▶ _What you will do_
Look below for the line containing "for size in" and the line containing "obj.matrix_world = Matrix.Identity(4)"; repeat exactly those two lines and all lines between them, and nothing else.

▶ _Stored data_

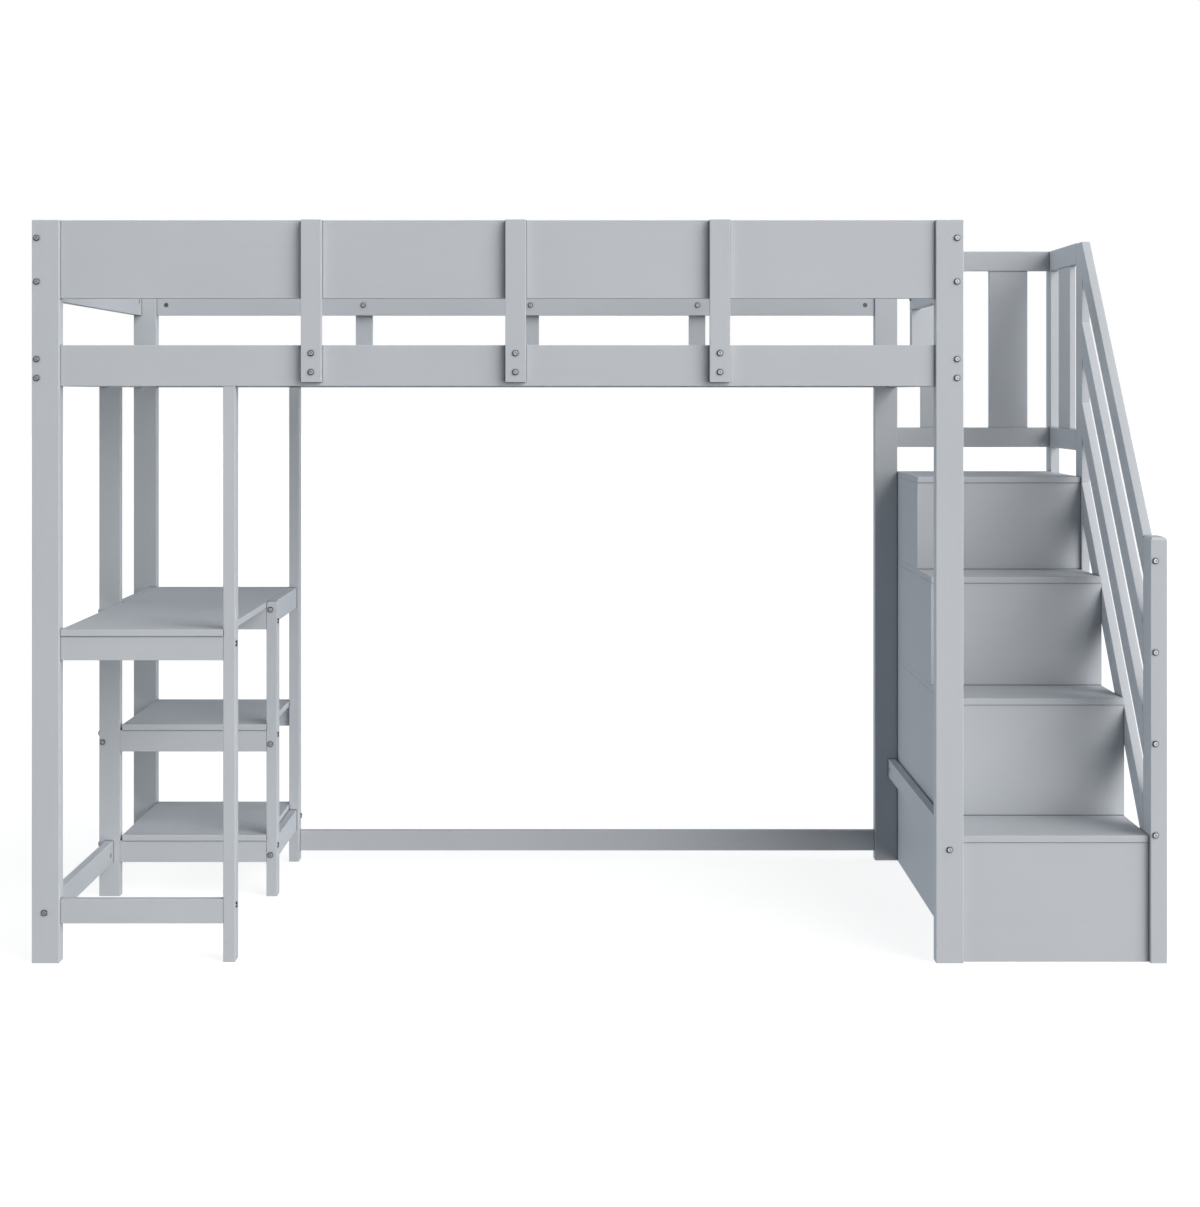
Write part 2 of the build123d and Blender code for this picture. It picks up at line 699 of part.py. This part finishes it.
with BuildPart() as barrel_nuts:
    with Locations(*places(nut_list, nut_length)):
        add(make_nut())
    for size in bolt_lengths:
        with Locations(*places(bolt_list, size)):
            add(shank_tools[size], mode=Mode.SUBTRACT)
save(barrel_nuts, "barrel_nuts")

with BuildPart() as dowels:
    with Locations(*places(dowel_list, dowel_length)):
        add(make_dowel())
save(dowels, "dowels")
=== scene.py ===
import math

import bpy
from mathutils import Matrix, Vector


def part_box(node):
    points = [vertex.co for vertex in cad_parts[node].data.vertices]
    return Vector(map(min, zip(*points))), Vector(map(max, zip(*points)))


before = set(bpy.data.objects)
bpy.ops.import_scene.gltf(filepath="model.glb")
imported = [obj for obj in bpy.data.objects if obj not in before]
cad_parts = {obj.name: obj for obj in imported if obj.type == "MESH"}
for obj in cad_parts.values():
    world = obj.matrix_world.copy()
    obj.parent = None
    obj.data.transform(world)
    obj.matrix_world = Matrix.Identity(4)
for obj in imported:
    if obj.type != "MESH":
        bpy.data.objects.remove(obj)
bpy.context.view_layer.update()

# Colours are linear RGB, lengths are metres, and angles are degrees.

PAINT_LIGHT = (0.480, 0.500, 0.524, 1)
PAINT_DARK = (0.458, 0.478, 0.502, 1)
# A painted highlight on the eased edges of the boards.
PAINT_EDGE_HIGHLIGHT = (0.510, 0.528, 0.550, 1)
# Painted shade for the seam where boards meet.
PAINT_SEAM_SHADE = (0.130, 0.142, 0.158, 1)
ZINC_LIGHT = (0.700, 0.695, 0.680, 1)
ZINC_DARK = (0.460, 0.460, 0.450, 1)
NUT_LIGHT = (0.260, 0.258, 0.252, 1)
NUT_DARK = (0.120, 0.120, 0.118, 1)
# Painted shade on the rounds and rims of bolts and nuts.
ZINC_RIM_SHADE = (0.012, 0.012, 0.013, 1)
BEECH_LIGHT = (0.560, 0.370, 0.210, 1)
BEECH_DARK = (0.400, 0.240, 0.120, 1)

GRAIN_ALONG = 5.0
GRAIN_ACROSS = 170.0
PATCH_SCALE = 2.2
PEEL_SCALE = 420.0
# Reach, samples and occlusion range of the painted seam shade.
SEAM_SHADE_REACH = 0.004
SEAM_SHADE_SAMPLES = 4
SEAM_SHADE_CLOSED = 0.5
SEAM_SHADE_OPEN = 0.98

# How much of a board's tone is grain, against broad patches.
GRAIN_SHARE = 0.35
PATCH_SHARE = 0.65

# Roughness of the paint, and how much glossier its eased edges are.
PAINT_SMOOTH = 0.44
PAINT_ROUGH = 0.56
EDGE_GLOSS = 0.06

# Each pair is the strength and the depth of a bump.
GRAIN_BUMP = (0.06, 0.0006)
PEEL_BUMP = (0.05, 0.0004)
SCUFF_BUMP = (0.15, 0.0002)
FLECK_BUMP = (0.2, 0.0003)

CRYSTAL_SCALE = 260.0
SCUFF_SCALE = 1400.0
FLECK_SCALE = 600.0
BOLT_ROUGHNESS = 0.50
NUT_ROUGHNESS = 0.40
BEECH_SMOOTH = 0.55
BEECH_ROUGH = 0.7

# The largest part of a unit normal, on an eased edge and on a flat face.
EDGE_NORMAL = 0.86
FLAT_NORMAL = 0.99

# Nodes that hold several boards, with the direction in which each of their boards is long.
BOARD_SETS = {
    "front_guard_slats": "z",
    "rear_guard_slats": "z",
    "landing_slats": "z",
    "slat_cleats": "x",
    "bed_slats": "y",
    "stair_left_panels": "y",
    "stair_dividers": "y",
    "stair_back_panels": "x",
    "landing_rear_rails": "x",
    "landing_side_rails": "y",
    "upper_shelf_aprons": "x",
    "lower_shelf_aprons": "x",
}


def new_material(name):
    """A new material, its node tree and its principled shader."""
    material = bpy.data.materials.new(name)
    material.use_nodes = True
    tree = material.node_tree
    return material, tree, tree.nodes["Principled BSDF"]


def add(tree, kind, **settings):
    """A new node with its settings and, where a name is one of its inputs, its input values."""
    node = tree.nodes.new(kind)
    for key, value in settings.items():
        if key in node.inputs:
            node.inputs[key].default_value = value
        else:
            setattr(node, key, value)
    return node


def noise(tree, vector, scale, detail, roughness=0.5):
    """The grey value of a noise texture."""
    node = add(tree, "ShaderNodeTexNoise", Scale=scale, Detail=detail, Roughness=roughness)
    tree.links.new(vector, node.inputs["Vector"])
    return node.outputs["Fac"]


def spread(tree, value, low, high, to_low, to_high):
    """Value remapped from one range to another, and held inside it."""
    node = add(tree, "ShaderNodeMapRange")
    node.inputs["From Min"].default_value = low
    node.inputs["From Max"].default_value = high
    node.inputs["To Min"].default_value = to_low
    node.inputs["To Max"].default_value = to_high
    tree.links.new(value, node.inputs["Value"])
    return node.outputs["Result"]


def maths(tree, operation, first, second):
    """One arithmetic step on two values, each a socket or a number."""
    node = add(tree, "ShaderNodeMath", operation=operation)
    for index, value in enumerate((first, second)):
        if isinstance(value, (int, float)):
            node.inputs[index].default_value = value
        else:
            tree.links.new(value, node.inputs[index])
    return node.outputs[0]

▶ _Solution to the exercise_
    for size in bolt_lengths:
        with Locations(*places(bolt_list, size)):
            add(shank_tools[size], mode=Mode.SUBTRACT)
save(barrel_nuts, "barrel_nuts")

with BuildPart() as dowels:
    with Locations(*places(dowel_list, dowel_length)):
        add(make_dowel())
save(dowels, "dowels")
=== scene.py ===
import math

import bpy
from mathutils import Matrix, Vector


def part_box(node):
    points = [vertex.co for vertex in cad_parts[node].data.vertices]
    return Vector(map(min, zip(*points))), Vector(map(max, zip(*points)))


before = set(bpy.data.objects)
bpy.ops.import_scene.gltf(filepath="model.glb")
imported = [obj for obj in bpy.data.objects if obj not in before]
cad_parts = {obj.name: obj for obj in imported if obj.type == "MESH"}
for obj in cad_parts.values():
    world = obj.matrix_world.copy()
    obj.parent = None
    obj.data.transform(world)
    obj.matrix_world = Matrix.Identity(4)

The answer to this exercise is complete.